The plan is a great step forward to make federal innovation programs more focused on equity. But, how well the administration’s innovation program meets the equity pillar will depend on the details of legislation and implementation. DOE should expand stakeholder engagement processes to bring frontline, fenceline, energy transition, and disadvantaged communities in at every stage of the process, including design, implementation, and evaluation of innovation programs. Deeper and more frequent engagement processes will uncover a wider range of problems the federal government should help address, as well as creative and innovative solutions developed by impacted communities.

Congress and DOE should also make sure technologies that reduce transportation emissions, such as zero-emission buses, are piloted and deployed to reduce pollution for communities that have experienced the worst air quality. Renewable energy and building technology research programs should keep affordability, energy justice, and community access at their core, as DOE’s low-income solar programs do today. And DOE should develop new technologies with accompanying workforce training and job placement programs to ensure the economic benefits are going to communities that might otherwise be hard-hit by the transition.
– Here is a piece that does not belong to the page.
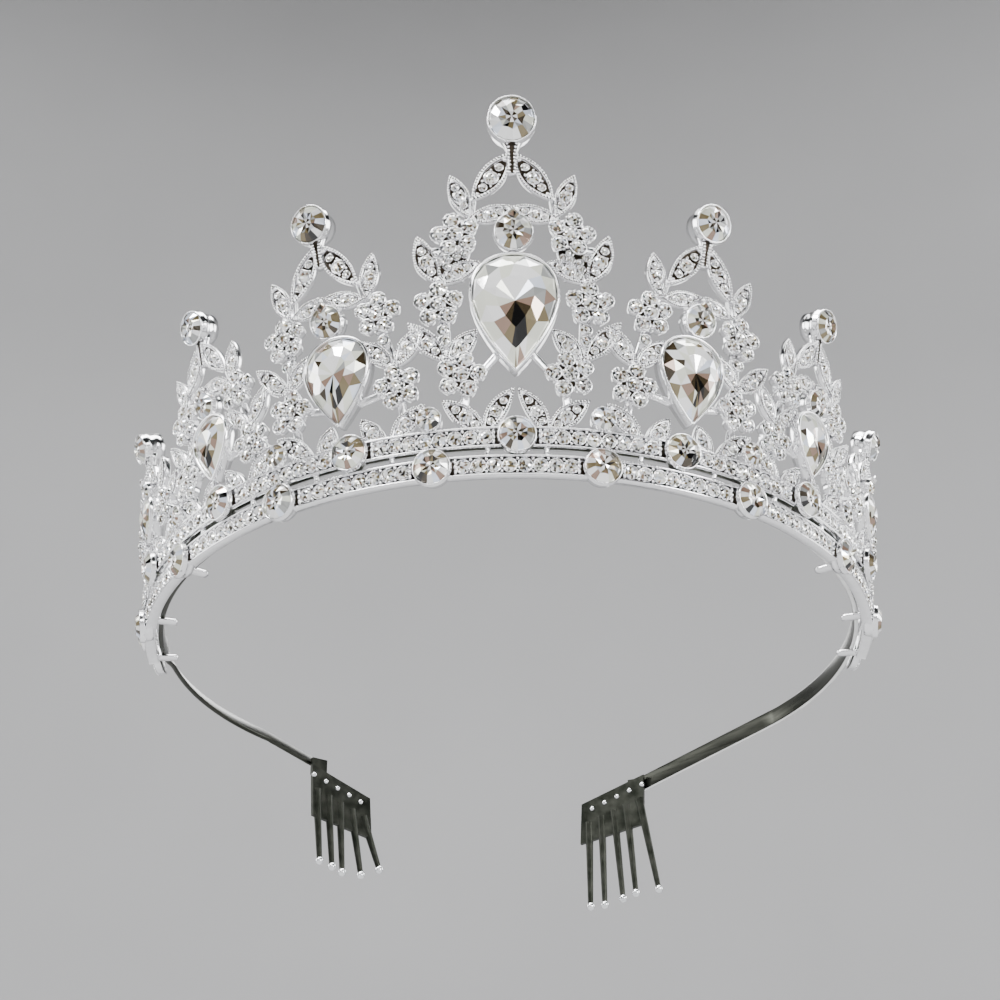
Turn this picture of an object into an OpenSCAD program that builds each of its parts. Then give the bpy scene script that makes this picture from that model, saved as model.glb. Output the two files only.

We need transformative new research programs, stronger innovation infrastructure, and sustained funding levels for clean energy demonstration and deployment to meet the scale of the climate crisis. The details will matter immensely to ensure that federal innovation programs are designed to usher in a rapid and equitable transformation of the energy system. However, there’s no doubt that the American Jobs Plan heavily incorporates our “three E’s” and would represent the largest, most direct, and most progressive investment in federal climate innovation in U.S. history. As we watch closely for Congress to execute and build on the American Jobs Plan, look out for more detailed recommendations on how federal policymakers can make a progressive innovation agenda a reality.